Developers set to retain top priority

PUBLISHED : Saturday, 21 April, 2007, 12:00am
UPDATED : Saturday, 21 April, 2007, 12:00am

Proposed changes to heritage laws will not override development, government officials hinted yesterday.

Speaking at Legco's home affairs panel, Esther Leung Yuet-yin, deputy secretary for home affairs, said: '[Department] projects are in different stages of development. It is difficult to freeze them.

'We will consult the public on how the existing heritage law should be amended. Whether it will be overriding, we will have to discuss it. Society may not have a consensus.'

She said the public would be consulted on heritage conservation in the second half of this year.

Frontier legislator Emily Lau Wai-hing said the government should freeze all development projects that involve heritage sites after hearing 15 pressure groups' views. The groups disputed the rationale to sell the Hollywood Road married police quarters for a high-rise residential development.

Another disputed project centres on the Urban Renewal Authority's plan to redevelop Nga Tsin Wai in Wong Tai Sin, a village that is at least 600 years old. Property giant Cheung Kong (Holdings) owns about 80 per cent of the property rights of the historic village.

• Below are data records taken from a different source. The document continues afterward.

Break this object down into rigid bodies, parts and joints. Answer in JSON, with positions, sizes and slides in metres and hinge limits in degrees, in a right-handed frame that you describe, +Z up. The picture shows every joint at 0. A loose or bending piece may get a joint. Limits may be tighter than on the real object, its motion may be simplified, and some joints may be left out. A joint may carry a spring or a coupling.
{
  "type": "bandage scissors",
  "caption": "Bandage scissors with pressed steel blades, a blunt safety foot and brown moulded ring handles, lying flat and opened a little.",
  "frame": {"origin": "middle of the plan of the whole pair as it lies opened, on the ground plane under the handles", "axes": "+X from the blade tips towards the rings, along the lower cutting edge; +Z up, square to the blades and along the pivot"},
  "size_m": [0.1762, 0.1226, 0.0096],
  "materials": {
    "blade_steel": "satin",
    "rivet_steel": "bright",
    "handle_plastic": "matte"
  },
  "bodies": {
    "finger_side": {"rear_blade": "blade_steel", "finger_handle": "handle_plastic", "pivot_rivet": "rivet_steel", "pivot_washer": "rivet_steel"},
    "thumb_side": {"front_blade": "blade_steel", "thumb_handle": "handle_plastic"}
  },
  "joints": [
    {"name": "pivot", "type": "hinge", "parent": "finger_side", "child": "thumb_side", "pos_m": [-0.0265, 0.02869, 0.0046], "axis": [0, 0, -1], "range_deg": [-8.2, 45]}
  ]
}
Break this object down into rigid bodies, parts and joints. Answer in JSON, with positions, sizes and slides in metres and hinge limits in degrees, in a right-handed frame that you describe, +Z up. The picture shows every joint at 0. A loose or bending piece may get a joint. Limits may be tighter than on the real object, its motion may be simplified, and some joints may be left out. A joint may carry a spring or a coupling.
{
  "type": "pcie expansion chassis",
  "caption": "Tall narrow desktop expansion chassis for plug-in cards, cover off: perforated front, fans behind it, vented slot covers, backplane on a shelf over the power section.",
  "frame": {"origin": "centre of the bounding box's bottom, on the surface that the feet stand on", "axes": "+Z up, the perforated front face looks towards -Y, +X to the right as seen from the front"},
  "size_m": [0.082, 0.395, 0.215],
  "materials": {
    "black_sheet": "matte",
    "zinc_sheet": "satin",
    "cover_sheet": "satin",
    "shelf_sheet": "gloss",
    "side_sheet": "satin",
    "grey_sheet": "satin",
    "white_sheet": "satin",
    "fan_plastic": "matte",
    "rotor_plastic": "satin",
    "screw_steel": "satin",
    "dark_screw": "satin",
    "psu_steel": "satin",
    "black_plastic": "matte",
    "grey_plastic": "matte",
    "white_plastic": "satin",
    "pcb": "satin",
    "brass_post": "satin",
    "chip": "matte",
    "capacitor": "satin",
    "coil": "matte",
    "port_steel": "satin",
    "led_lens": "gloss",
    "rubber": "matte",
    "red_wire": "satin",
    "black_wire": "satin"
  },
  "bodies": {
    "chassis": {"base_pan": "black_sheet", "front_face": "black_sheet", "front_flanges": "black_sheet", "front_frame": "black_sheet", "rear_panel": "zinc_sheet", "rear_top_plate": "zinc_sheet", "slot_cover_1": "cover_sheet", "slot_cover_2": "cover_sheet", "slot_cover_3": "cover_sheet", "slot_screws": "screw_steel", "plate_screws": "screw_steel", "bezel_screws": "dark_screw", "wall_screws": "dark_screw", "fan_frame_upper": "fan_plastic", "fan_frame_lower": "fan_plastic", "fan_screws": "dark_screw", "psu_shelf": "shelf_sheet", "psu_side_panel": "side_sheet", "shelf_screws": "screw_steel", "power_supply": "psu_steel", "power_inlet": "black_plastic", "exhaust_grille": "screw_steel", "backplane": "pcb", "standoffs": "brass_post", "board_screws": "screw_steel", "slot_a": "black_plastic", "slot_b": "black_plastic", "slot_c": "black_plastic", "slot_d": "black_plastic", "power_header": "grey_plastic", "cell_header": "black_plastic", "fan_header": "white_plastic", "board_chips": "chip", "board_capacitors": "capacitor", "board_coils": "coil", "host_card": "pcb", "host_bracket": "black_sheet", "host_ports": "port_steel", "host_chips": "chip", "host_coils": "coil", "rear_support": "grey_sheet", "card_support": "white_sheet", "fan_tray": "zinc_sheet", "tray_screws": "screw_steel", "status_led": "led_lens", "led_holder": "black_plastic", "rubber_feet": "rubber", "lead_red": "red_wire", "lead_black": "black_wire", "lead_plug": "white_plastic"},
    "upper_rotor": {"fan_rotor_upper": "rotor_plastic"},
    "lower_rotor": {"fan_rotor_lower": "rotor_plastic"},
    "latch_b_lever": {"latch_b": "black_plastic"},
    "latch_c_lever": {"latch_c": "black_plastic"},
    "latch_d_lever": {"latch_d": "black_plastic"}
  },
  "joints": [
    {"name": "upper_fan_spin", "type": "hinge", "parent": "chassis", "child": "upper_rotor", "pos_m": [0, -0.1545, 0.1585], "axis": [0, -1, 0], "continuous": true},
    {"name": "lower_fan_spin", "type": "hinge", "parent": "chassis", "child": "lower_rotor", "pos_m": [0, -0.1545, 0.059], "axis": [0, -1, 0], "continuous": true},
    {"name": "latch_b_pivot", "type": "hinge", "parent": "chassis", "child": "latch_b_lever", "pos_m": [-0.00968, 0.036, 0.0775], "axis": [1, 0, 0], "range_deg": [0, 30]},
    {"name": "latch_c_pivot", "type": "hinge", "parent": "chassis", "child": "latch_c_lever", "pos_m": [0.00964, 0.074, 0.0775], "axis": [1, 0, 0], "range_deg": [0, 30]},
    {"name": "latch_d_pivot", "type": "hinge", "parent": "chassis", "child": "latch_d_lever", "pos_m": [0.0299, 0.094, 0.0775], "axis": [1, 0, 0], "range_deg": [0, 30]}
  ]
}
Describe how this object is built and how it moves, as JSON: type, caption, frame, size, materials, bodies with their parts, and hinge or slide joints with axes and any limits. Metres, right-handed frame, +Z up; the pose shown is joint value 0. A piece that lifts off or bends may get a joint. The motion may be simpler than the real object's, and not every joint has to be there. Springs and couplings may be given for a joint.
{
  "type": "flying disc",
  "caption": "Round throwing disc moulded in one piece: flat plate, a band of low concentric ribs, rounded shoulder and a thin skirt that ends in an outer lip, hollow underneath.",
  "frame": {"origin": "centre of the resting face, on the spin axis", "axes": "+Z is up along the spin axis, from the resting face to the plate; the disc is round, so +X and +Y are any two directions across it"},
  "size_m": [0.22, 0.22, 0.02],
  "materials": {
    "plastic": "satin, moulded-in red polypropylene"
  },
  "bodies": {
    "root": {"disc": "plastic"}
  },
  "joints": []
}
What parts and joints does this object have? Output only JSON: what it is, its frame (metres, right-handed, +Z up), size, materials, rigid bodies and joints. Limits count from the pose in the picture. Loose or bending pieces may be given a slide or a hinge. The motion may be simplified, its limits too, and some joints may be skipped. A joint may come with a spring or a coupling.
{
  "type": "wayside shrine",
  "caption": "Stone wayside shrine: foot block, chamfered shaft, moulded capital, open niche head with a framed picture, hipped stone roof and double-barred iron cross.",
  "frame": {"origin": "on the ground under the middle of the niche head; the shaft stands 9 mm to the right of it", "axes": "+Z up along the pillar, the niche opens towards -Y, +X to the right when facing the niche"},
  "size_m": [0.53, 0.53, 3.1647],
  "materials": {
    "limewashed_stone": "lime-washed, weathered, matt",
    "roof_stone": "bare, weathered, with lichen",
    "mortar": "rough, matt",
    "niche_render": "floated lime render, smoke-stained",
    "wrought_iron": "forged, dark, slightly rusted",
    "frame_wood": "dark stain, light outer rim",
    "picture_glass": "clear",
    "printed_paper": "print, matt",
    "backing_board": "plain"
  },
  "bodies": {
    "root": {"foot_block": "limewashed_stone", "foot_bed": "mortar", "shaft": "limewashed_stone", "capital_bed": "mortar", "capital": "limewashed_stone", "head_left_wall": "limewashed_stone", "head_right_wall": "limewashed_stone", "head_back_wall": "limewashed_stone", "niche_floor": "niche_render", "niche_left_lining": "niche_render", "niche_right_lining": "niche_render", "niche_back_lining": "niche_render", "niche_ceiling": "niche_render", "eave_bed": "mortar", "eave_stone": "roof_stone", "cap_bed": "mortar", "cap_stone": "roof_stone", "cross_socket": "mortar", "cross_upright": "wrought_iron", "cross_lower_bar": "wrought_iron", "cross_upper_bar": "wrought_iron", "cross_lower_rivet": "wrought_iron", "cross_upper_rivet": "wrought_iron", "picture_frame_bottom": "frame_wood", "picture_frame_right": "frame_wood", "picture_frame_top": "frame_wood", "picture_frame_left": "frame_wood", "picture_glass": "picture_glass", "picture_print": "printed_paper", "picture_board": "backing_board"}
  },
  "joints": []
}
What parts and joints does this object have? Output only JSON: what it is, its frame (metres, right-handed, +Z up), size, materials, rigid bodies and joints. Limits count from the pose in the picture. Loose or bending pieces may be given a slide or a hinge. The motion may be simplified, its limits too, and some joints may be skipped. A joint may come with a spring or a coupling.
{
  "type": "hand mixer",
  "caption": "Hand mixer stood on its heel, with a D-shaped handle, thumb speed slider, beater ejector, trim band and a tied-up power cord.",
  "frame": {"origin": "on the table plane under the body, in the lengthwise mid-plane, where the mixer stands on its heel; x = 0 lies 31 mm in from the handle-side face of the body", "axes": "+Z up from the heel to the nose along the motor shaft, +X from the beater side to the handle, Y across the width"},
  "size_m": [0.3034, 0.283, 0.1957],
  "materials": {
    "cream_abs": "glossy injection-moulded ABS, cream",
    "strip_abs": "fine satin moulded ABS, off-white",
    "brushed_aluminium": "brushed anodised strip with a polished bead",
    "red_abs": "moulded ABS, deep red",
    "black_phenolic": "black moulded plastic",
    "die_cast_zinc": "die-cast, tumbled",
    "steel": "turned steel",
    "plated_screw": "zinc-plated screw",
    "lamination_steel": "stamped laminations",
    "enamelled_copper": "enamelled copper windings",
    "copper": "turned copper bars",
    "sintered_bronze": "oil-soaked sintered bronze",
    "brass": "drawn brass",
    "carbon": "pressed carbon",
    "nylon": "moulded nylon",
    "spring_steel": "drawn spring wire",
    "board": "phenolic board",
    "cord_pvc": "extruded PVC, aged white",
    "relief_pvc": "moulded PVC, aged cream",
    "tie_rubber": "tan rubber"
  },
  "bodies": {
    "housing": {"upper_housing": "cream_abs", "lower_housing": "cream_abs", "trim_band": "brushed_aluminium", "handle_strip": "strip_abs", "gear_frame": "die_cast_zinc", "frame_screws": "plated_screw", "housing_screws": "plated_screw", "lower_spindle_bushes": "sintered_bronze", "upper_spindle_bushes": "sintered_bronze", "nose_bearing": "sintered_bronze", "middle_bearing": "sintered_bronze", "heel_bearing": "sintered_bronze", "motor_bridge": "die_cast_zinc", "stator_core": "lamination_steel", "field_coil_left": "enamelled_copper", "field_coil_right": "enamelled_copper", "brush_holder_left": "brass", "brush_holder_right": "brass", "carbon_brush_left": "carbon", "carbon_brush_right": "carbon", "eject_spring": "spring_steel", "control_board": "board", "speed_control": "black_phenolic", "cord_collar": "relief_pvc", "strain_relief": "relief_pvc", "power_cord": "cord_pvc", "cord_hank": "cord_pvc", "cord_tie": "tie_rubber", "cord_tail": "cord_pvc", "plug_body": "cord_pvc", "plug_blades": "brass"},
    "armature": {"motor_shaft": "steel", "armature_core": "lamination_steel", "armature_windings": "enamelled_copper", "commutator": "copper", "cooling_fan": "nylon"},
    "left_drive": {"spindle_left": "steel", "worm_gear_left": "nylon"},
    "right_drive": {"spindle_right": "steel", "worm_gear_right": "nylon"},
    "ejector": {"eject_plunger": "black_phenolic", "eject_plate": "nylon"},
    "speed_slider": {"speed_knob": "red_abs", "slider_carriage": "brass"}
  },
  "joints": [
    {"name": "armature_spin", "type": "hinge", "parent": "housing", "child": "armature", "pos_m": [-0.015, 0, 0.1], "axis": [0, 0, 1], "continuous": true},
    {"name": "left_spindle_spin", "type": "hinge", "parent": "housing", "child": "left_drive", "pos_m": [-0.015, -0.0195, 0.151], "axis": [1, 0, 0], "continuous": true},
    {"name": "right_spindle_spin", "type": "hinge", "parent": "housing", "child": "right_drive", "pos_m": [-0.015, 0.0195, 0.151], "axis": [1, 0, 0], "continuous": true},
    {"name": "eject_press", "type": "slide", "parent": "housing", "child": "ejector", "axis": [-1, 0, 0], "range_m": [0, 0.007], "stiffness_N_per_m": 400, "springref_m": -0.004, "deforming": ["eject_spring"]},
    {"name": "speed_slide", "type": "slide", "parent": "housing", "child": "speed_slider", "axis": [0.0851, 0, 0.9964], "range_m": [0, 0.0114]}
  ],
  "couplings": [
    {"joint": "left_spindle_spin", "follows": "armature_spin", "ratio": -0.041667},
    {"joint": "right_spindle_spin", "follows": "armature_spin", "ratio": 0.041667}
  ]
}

Civic Party legislator Fernando Cheung Chiu-hung said: 'The situation now is such that heritage sites are disappearing when you're still collecting views on how to preserve them. The conservation policy, first announced in 2004, went nowhere. Now you're consulting again. What you're doing is meaningless - decorative and political public relations.'

League of Social Democrats legislator Albert Chan Wai-yip asked for the new law on conservation to be given the power to override development.

The first stage of a two-stage consultation is being conducted on amending existing heritage conservation laws to meet the community's aspirations. The second stage will be launched later this year. Issues include setting up a heritage trust with enough money to compensate owners and reviewing the role of the Antiquities Advisory Board. Ms Leung promised it would be more transparent.